* [What to produce]: Using the listing beneath this task, count the lines with the word "scene" and write only the result.

* [Supplied material]:
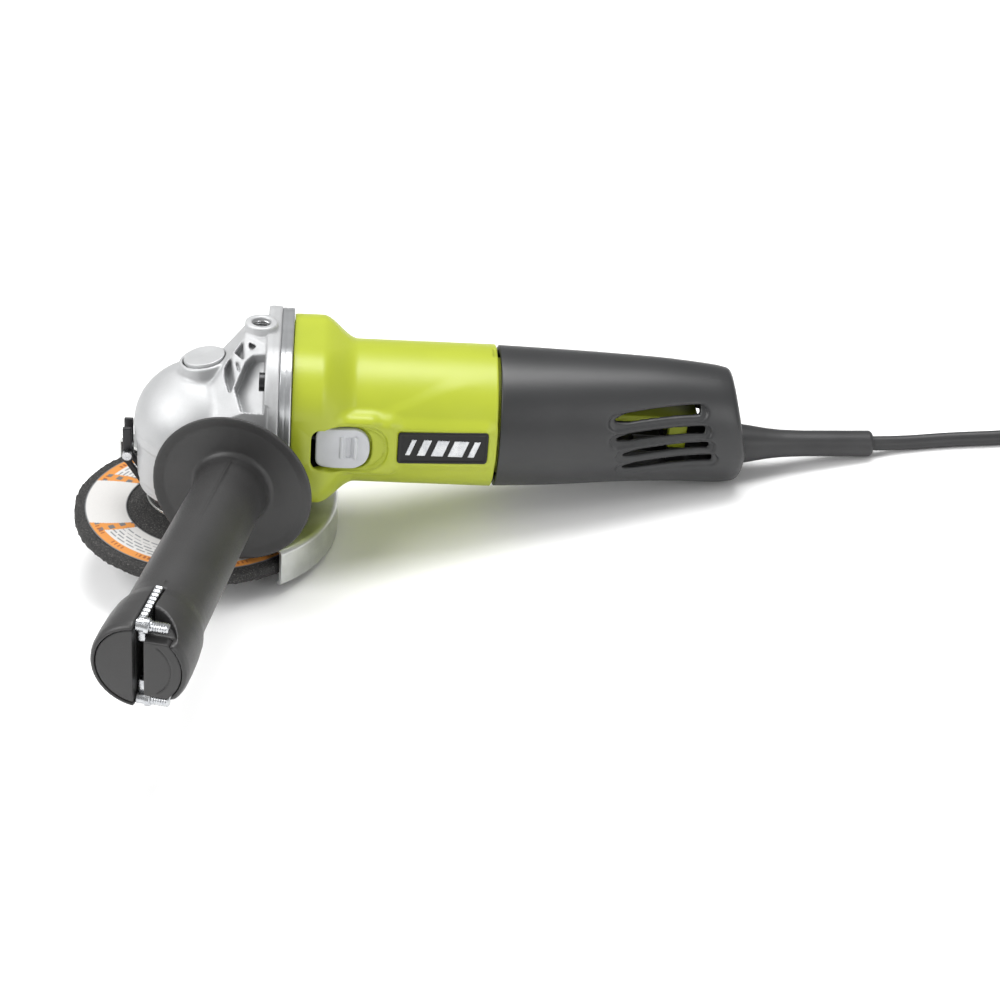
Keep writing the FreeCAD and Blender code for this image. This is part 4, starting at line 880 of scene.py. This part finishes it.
def make_grip():
    b = Block((-36, -36, 37.4), (36, 36, 179.4), 0.6)
    x, y, z = b.x, b.y, b.z
    # the outline's distance is worked out once over radius and height, then read off for every point
    radius = length(x, y)
    steps = np.arange(0, 53, TABLE_STEP, dtype=np.float32)
    table = outline(steps[:, None], z[0], GRIP)
    near = radius[..., 0] / TABLE_STEP
    low = np.floor(near).astype(int)
    share = (near - low)[..., None]
    solid = table[low] * (1 - share) + table[np.minimum(low + 1, len(steps) - 1)] * share
    # mould line, cavity and slots for the spanner
    line = radius - 17.05 + 0.9 * (z < 142) + 0.2
    solid = join(solid, np.maximum(crate(x, y, z, (-0.22, 10, 46), (0.22, 40, 147)), line), 0.3)
    solid = carve(solid, np.maximum(radius - 17.0, slab(z, 172.9, 181)), 0.3)
    solid = carve(solid, crate(x, y, z, (-1.9, -7.6, 88), (1.9, 7.6, 181), 0.3), 0.3)
    solid = carve(solid, crate(x, y, z, (-1.95, -22, 147.6), (1.95, 22, 181), 0.3), 0.5)
    # a scoop beside each spanner pin
    for side in (1, -1):
        reach = length(np.maximum(x, 0) * 0.92, (z - 177.5) * 0.9) - 13.0
        deep = np.maximum(np.maximum(reach, 12.4 - side * y), 1.6 - x)
        solid = carve(solid, deep, 0.8)
    # hole for the stud
    solid = carve(solid, rod(x, y, z, 4.05, 36, 74), 0.3)
    b.piece("grip_moulding", solid, 0.26, HANDLE, "grip_plastic", "tool", "grip_plastic",
            ["side_handle_grip"])


make_grip()


def make_caps():
    b = Block((-18, -18, 172), (18, 18, 180), 0.3)
    x, y, z = b.x, b.y, b.z
    radius = length(x, y)
    crown = 177.9 + 0.35 * (1 - (radius / 17) ** 2)
    base = meet(radius - 16.75, np.maximum(173.1 - z, z - crown + 0.35), 0.5)
    left = meet(base, x + 2.15, 0.4)
    b.piece("cap_left", left, 0.4, HANDLE, "grip_plastic", "tool", "grip_plastic", ["handle_cap_front"])
    right = meet(base, 2.15 - x, 0.4)
    right = meet(right, slab(y, -12.5, 12.4), 0.5)
    step_arc = np.maximum(np.abs(radius - 12.6) - 0.22, np.maximum(np.abs(z - 178.2) - 0.8, 2 - x))
    right = carve(right, np.maximum(step_arc, np.abs(y) - 10.4), 0.2)
    b.piece("cap_right", right, 0.4, HANDLE, "grip_plastic", "tool", "grip_plastic", ["handle_cap_rear"])


make_caps()


# Pin spanner, stored in the handle's slots, and its two pins

PIN_OUT, PIN_HEIGHT = 16.7, 173.2


def make_spanner():
    b = Block((-3, -20.6, 88), (3, 20.6, 178.6), 0.3)
    x, y, z = b.x, b.y, b.z
    teeth = 0.32 * np.sin(z * 2 * math.pi / 2.6) * (z > 150) * (z < 171)
    plate = crate(x, y, z, (-1.5, -19.3, 150), (1.5, 19.3, 177.2), 0.3)
    plate = np.maximum(plate, np.abs(y) - 19.2 + teeth)
    plate = carve(plate, crate(x, y, z, (-3, -9, 158), (3, 9, 182), 0.8), 0.5)
    plate = join(plate, crate(x, y, z, (-1.5, -7, 90), (1.5, 7, 158), 0.3), 0.5)
    for side in (-1, 1):
        tip = length(y - side * PIN_OUT, z - PIN_HEIGHT) - 3.9
        plate = np.where(z > PIN_HEIGHT, np.maximum(plate, tip), plate)
    b.piece("spanner_plate", plate, 0.35, HANDLE, "bright_zinc", "spanner", "zinc_plate", ["pin_spanner"])


make_spanner()


def make_pins():
    profile = [(0, -1.9), (2.1, -1.9), (2.5, -1.5), (2.5, 1.5), (3.1, 1.6), (3.1, 3.4), (2.7, 3.8),
               (2.25, 3.9)]
    for ridge in range(6):
        height = 4.4 + ridge * 0.95
        profile += [(2.3, height), (2.02, height + 0.45)]
    profile += [(2.25, 10.1), (1.7, 10.8), (0, 10.8)]
    for side, label, nodes in ((1, "upper", ["spanner_pins"]), (-1, "lower", [])):
        place = HANDLE @ frame_of((0, 0, 1), (0, 1, 0), (1, 0, 0), (0, side * PIN_OUT, PIN_HEIGHT))
        hard_edges(turned(f"spanner_pin_{label}", profile, place, "bright_zinc", "spanner", "zinc_plate",
                          nodes, count=36), 35)


make_pins()


# Wheel, label, guard and flanges

RIM = 56


def ragged(points):
    """Grit: small pushes in and out, stronger at the rim."""
    shift = rng.normal(0, 0.10, points.shape)
    outer = np.linalg.norm(points[..., :2], axis=-1) > RIM
    shift[outer] += rng.normal(0, 0.16, (outer.sum(), 3))
    return np.clip(shift, -0.38, 0.30)


def between(corners, pitch):
    """The outline with extra points along its long runs."""
    result = []
    for start, end in zip(corners, corners[1:] + corners[:1]):
        count = max(1, int(math.hypot(end[0] - start[0], end[1] - start[1]) / pitch))
        result += [(start[0] + (end[0] - start[0]) * i / count, start[1] + (end[1] - start[1]) * i / count)
                   for i in range(count)]
    return result


wheel = [(15.2, -53.7), (22.5, -53.7), (33, -58.0), (56.4, -58.0), (56.85, -57.4), (56.85, -53.4),
         (56.3, -52.8),
         (33, -52.8), (22.5, -48.3), (15.2, -48.3)]
turned("wheel_disc", between(wheel, 1.3), TOOL, "abrasive", "wheel_spindle", "abrasive", ["grinding_wheel"],
       count=260, shift=ragged)
turned("wheel_bush", rounded([(11.2, -53.8), (15.1, -53.8), (15.1, -48.25), (11.2, -48.25)], 0.3), TOOL,
       "bronze", "wheel_spindle", "steel", ["wheel_arbor_ring"], count=72)


# The label's mesh and its plain pattern: radii in millimetres, angles in degrees
LABEL_INNER, LABEL_OUTER, LABEL_Z = 33.6, 52.3, -52.43
EDGE_INNER, EDGE_OUTER = 34.0, 51.8
WHITE = np.array((0.58, 0.57, 0.555))
ORANGE = np.array((0.60, 0.235, 0.045))
GREY = np.array((0.13, 0.135, 0.14))
TICK_BROWN = (0.28, 0.08, 0.02)
BAND_FROM = 47.6
BORDER = 7.5
RULE_PITCH = 1.9


def make_label():
    """Paper ring: white fields, orange borders and plain grey rules."""
    rings, spokes = ((52, 760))
    radii = np.linspace(LABEL_INNER, LABEL_OUTER, rings)
    angles = np.linspace(0, 2 * math.pi, spokes, endpoint=False)
    r, a = np.meshgrid(radii, angles, indexing="ij")
    turn = np.degrees(a)
    points = np.stack([r * np.cos(a), r * np.sin(a), np.full_like(r, LABEL_Z)], -1).reshape(-1, 3)
    faces = []
    for i in range(rings - 1):
        here, beyond = i * spokes, (i + 1) * spokes
        for j in range(spokes):
            k = (j + 1) % spokes
            faces.append((here + j, beyond + j, beyond + k, here + k))
    # two opposite fields that narrow outwards, each between a pair of borders
    colour = np.tile(WHITE, (rings, spokes, 1))
    swing = np.mod(a + math.pi, math.pi)
    swing = np.minimum(swing, math.pi - swing)
    edge = np.radians(29 - (r - 33) * 0.48)
    field = swing < edge
    border = (swing >= edge) & (swing < edge + np.radians(BORDER))
    band = (r > BAND_FROM) & ~field
    colour[border | band] = ORANGE
    colour[border & (np.mod(r, 5.0) > 2.6) & (np.mod(turn, 7) > 3.2)] = GREY
    rules = ~field & ~border & (r < 46.6) & (r > 37.5) & (np.mod(r, RULE_PITCH) < 0.62)
    rules &= np.mod(turn * 3.1 + np.floor(r / RULE_PITCH) * 37, 23) > 5
    colour[rules] = GREY * 1.6
    ticks = band & (r > 48.6) & (r < 50.4) & (np.mod(turn, 17) < 8) & (np.mod(turn, 2.4) < 1.1)
    colour[ticks] = TICK_BROWN
    colour[(r > EDGE_OUTER) | (r < EDGE_INNER)] = GREY
    colour *= (1 - 0.05 * rng.random((rings, spokes)))[..., None]
    paper = painted("paper_label_look", 0.55, 0.006)
    made = add_piece("label_print", points, faces, TOOL, paper, "wheel_spindle",
                     "paper_label", ["wheel_label"])
    paint = made.data.attributes.new("paint", "FLOAT_COLOR", "POINT")
    flat = np.concatenate([colour.reshape(-1, 3), np.ones((len(points), 1))], 1)
    paint.data.foreach_set("color", flat.astype(np.float32).ravel())
    thick = made.modifiers.new("thick", "SOLIDIFY")
    thick.thickness, thick.offset = 0.2 * MM, -1
    apply_modifiers(made)


make_label()

GUARD_START, GUARD_SWEEP = -53, 186
skirt = rounded([(22.0, -46.2), (58.6, -46.2), (59.0, -46.6), (59.0, -60.4), (57.75, -61.1), (57.75, -61.95),
                 (59.9, -61.95), (60.45, -61.2), (60.45, -46.2), (58.9, -44.75), (22.0, -44.75)], 0.8, 3)
hard_edges(turned("guard_pressing", skirt, TOOL, "zinc_plate", "guard", "zinc_plate",
                  ["wheel_guard", "wheel_guard_skirt"], count=150, first=GUARD_START, sweep=GUARD_SWEEP), 40)
collar = [(20.9, -46.15), (25.0, -46.15), (25.0, -44.8), (22.35, -44.8), (22.35, -40.5), (20.9, -40.5)]
hard_edges(turned("guard_collar", rounded(collar, 0.3, 3), TOOL, "zinc_plate", "guard", "zinc_plate",
                  count=110), 40)


# Guard clamp: a band round the collar, and two lugs drawn together by the screw

def make_clamp():
    b = Block((-36, -26, -45), (26, 26, -10), 0.4)
    x, y, z = b.x, b.y, b.z
    band = np.maximum(np.abs(length(x, y) - 23.55) - 1.05, slab(z, -44.1, -40.7))
    band = carve(band, crate(x, y, z, (-40, -3.2, -46), (-15, 3.2, -39)))
    strap = np.maximum(np.abs((z + 35.2) * 0.62 + (x + 28.4)) - 1.5, slab(z, -43.9, -26.5)) * 0.85
    lug = crate(x, np.abs(y), z, (-34.9, 3.2, -28.5), (-30.9, 5.2, -11.2), 0.5)
    lugs = join(lug, meet(strap, slab(np.abs(y), 3.2, 5.2), 0.4), 0.6)
    clamp = carve(join(band, lugs, 0.6), length(x + 32.9, z + 24) - 1.75, 0.2)
    b.piece("clamp_band", clamp, 0.35, TOOL, "black_steel", "guard", "black_steel", ["guard_clamp_band"])


make_clamp()


# Carried-over parts keep their shape and take the finish of their slot, or one of their own

LOOK_OF_SLOT = {"paper_label": "button_silver"}
LOOK_OF_NODE = {"inner_flange": "black_steel", "gear_case_screws": "dark_screw",
                "retainer_screws": "dark_screw",
                "guard_clamp_screw": "bright_zinc", "guard_clamp_nut": "bright_zinc",
                "plug_blades": "bright_zinc"}
for name, node in frame["nodes"].items():
    slot_name = node.material_slots[0].material.name.split(".")[0]
    look = LOOK_OF_NODE.get(name) or LOOK_OF_SLOT.get(slot_name, slot_name)
    node.data.materials.clear()
    node.data.materials.append(MATERIALS.get(look, MATERIALS["steel"]))
    if not node.hide_render:
        softened = node.modifiers.new("softened", "BEVEL")
        softened.width, softened.segments = 0.25 * MM, 2
        softened.limit_method, softened.angle_limit = "ANGLE", math.radians(40)
        softened.use_clamp_overlap = True


# Floor and light

FLOOR_REACH = 6
FLOOR_GREY = 0.93
WORLD_STRENGTH = 0.42
floor_mesh = bpy.data.meshes.new("floor")
floor_corners = [(x * FLOOR_REACH, y * FLOOR_REACH, 0) for x, y in ((-1, -1), (1, -1), (1, 1), (-1, 1))]
floor_mesh.from_pydata(floor_corners, [], [(0, 1, 2, 3)])
floor = bpy.data.objects.new("floor", floor_mesh)
bpy.context.collection.objects.link(floor)
pale, _, _, pale_shader = new_material("pale_floor")
pale_shader.inputs["Base Color"].default_value = (FLOOR_GREY, FLOOR_GREY, FLOOR_GREY, 1)
pale_shader.inputs["Roughness"].default_value = 0.9
pale_shader.inputs["Specular IOR Level"].default_value = 0.1
floor_mesh.materials.append(pale)


def area_light(name, place, aim, size, power, size_y=None):
    """A soft light at a place, turned towards an aim."""
    data = bpy.data.lights.new(name, "AREA")
    data.energy, data.size = power, size
    if size_y:
        data.shape, data.size_y = "RECTANGLE", size_y
    lamp = bpy.data.objects.new(name, data)
    lamp.location = place
    lamp.rotation_euler = (Vector(aim) - Vector(place)).to_track_quat("-Z", "Y").to_euler()
    bpy.context.collection.objects.link(lamp)


area_light("key", (-0.95, -0.35, 1.05), (0, 0, 0.02), 1.0, 15)
area_light("top", (0.2, 0.3, 1.35), (0, 0, 0.03), 1.1, 19, 0.6)
area_light("fill", (0.95, -1.1, 0.55), (0.05, 0, 0.05), 0.6, 5)
world = bpy.data.worlds.new("studio")
bpy.context.scene.world = world
world.use_nodes = True
background = world.node_tree.nodes["Background"]
background.inputs["Color"].default_value = (1, 1, 1, 1)
background.inputs["Strength"].default_value = WORLD_STRENGTH
bpy.context.scene.view_settings.view_transform = "Standard"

* [Full solution]: 3